So, to me, the main question for knowing if work on AI safety is net positive is whether the intermediary scenario where AI is aligned with current humanity values, but not with ‘Great values’, is better than the scenario where AI is not aligned at all
AI not being aligned at all is not exactly a live option? The pre-training relies on lots of human data, so it alone leads to some alignment with humanity. Then I would say that current frontier models post-alignment already have better values than a random human, so I assume alignment techniques will be enough to at least end up with better than typical human values, even if not great values.

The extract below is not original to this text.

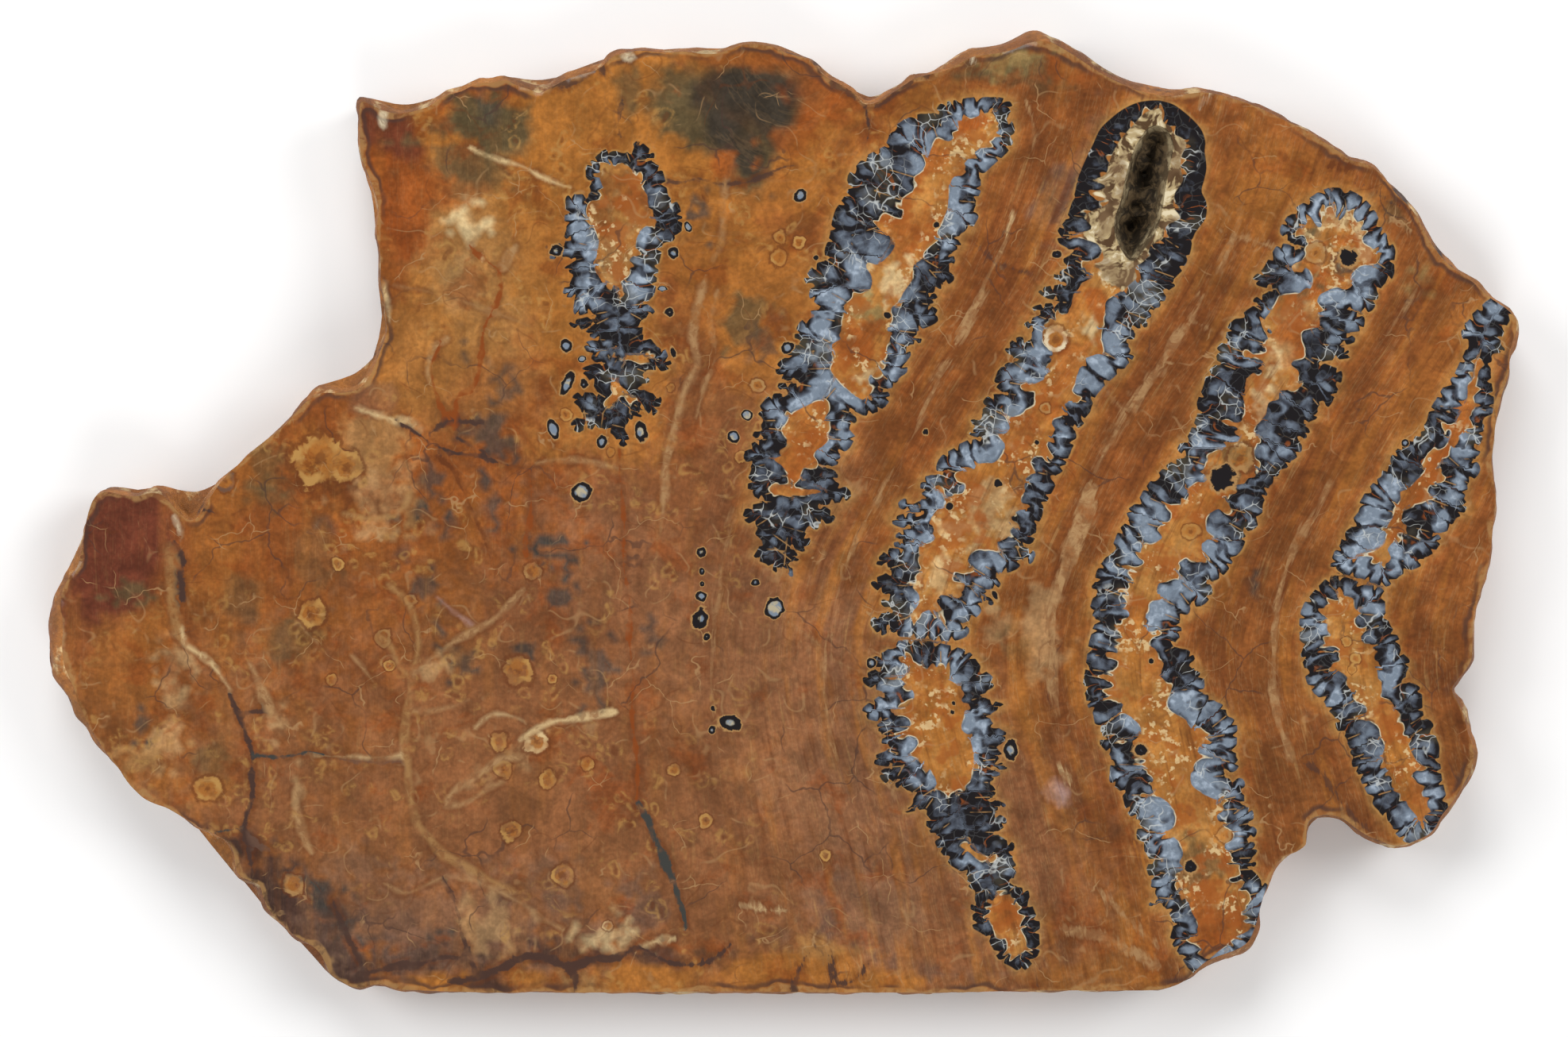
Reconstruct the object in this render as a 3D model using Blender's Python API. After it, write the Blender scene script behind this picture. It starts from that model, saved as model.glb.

I suppose that, for most the vast majority of cases, trying to make a technology safer does in fact make it safer. So I believe there should be a strong prior for working on AI safety being good. However, I still think corporate campaigns for chicken welfare are more cost-effective.
Interesting points!
AI not being aligned at all is not exactly a live option? The pre-training relies on lots of human data, so it alone leads to some alignment with humanity. Then I would say that current frontier models post-alignment already have better values than a random human, so I assume alignment techniques will be enough to at least end up with better than typical human values, even if not great values.
I suppose that, for most the vast majority of cases, trying to make a technology safer does in fact make it safer. So I believe there should be a strong prior for working on AI safety being good. However, I still think corporate campaigns for chicken welfare are more cost-effective.